Она объясняет, что «бытие» в них «может быть слизистым, желеобразным, клейким, белесым, непрозрачным, а может быть белым и ярким, ясным и горячим, и мне это все не вполне понятно».
Хайдеггеру не понравилась бы неточность Стайн, но он оценил бы то, как писательница изо всех сил экспериментирует с языком, чтобы избежать притупляющего эффекта обыденного восприятия. Он также мог бы отметить, что проводимое ею различие между персонажами и «бытием» в них предвосхищает его собственное понятие онтологического различия.
Таким образом, Хайдеггера можно понять как экспериментального писателя или поэта. Однако, даже отвергая традиционную философскую добродетель ясности, он был непреклонен в том, что он философ и что в его языке нет ничего чисто литературного или художественного. Его целью было перевернуть человеческое мышление, перечеркнуть историю метафизики и начать философию заново. Небольшое насилие над языком вполне ожидаемо, учитывая столь масштабную и суровую цель.
Ключевая мысль, в которой «Бытие и время» расходится с философией старой школы, — это постановка вопроса о Dasein и бытии так, как его мог бы поставить Гуссерль (однако не стал): через повседневную жизнь.
Dasein Хайдеггера предстает перед нами в своей будничной одежде: не в наилучшем виде, а в «повседневности». Философы любили представлять человека в необычных обстоятельствах: например, Декарт сидел у себя в комнате в одиночестве, созерцая угли камина и размышляя. Затем этот опыт осмыслялся в простых и понятных (насколько это возможно) терминах. Хайдеггер же поступает наоборот. Он берет Dasein в совершенно обыкновенных обстоятельствах, а затем говорит о нем самым новаторским способом, на который только способен. Для Хайдеггера повседневное Бытие Dasein находится прямо здесь: это Бытие-в-мире, или In-der-Welt-sein.
Главная особенность повседневного Бытия-в-мире Dasein заключается в том, что он постоянно чем-то занят. Мне не свойственно созерцать вещи: я беру их и действую. Если я беру в руки молоток, то не для того, чтобы «смотреть на молоток-вещь», как выражается Хайдеггер (он использует чудесное слово das Hammerding), а для того, чтобы забивать гвозди.

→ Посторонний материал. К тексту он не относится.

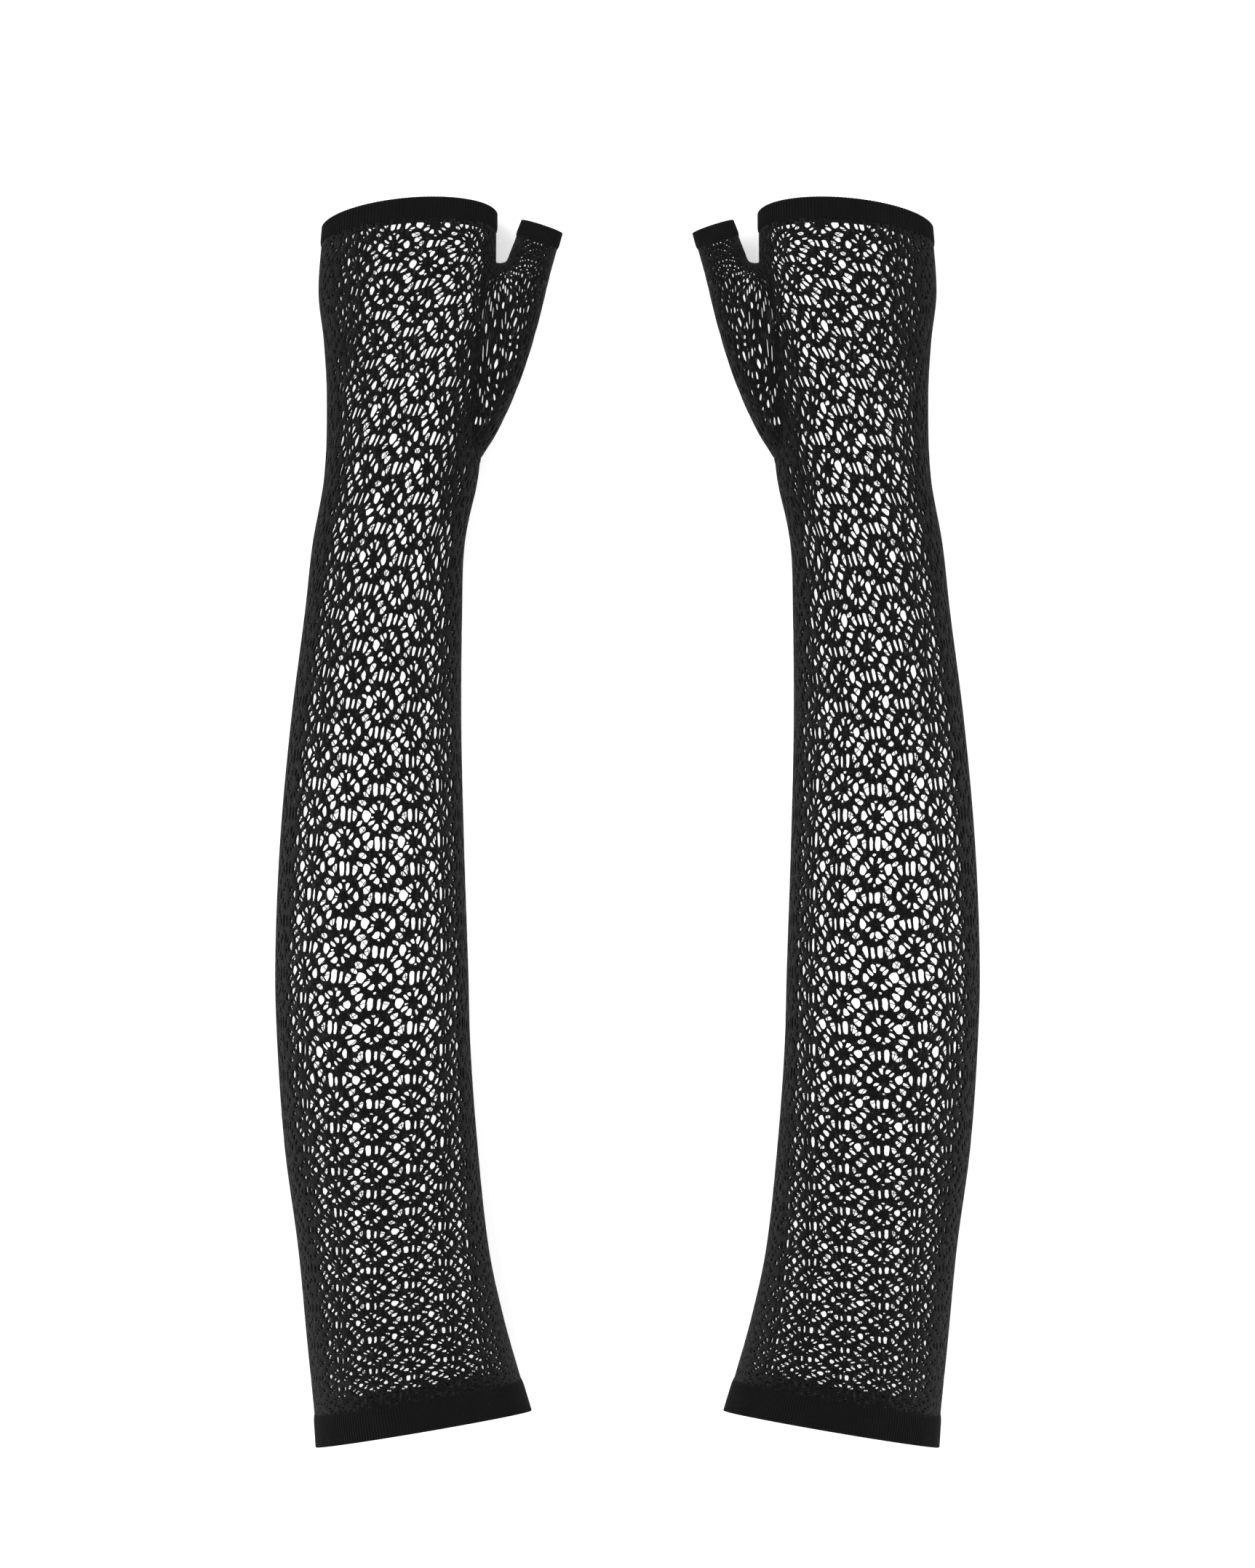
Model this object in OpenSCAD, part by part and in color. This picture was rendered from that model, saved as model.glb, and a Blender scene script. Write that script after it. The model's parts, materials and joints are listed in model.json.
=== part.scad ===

Более того, я забиваю гвозди для достижения какой-то цели: например, я собираю шкаф для хранения своих философских трудов. Молоток в моей руке не существует отдельно, он — часть целой сети намерений и контекстов. Это показывает вовлеченность Dasein в вещи, его «озабочение» миром вокруг. Хайдеггер приводит примеры: производство чего-либо, использование чего-либо, уход за чем-либо, отпускание чего-либо, а также отрицательное участие, например, пренебрежение чем-либо или оставление чего-либо недоделанным. Это те формы, которые он называет «недостаточными», но они все равно являются формами озабочения. Они показывают, что бытие Dasein в целом — это «забота». Различие между «заботой» и «озабочением» (Besorgen и Sorge) сбивает с толку, но и то и другое означает, что Dasein находится в мире и занято им сверху донизу. Мы недалеко ушли от Кьеркегора и его тезиса о том, что мы не просто существуем, но вносим вклад в свое существование и ожидаем встречного результата.
Моя вовлеченность, продолжает Хайдеггер, приводит меня к использованию «полезных вещей» или «оборудования» — таких предметов, как молоток. Они обладают особым бытием, которое Хайдеггер называет Zuhandenheit: «готовность-к-руке» или «подручность». Пока я бью молотком, молоток обладает для меня таким бытием. Если по какой-то причине я кладу молоток и любуюсь им как молотком, то он имеет другой вид: Vorhandenheit или «наличность».
Для Хайдеггера второй по величине ошибкой философов (после забвения Бытия) было то, что они говорили обо всем так, как если бы оно было наличным. Но это значит отделять вещи от повседневного «озабоченного» способа, которым мы в большинстве случаев с ними сталкиваемся. Это превращает их в объекты для созерцания беззаботным субъектом, которому целый день нечем заняться, кроме как глазеть на вещи. А мы еще спрашиваем, почему философы кажутся оторванными от повседневной жизни!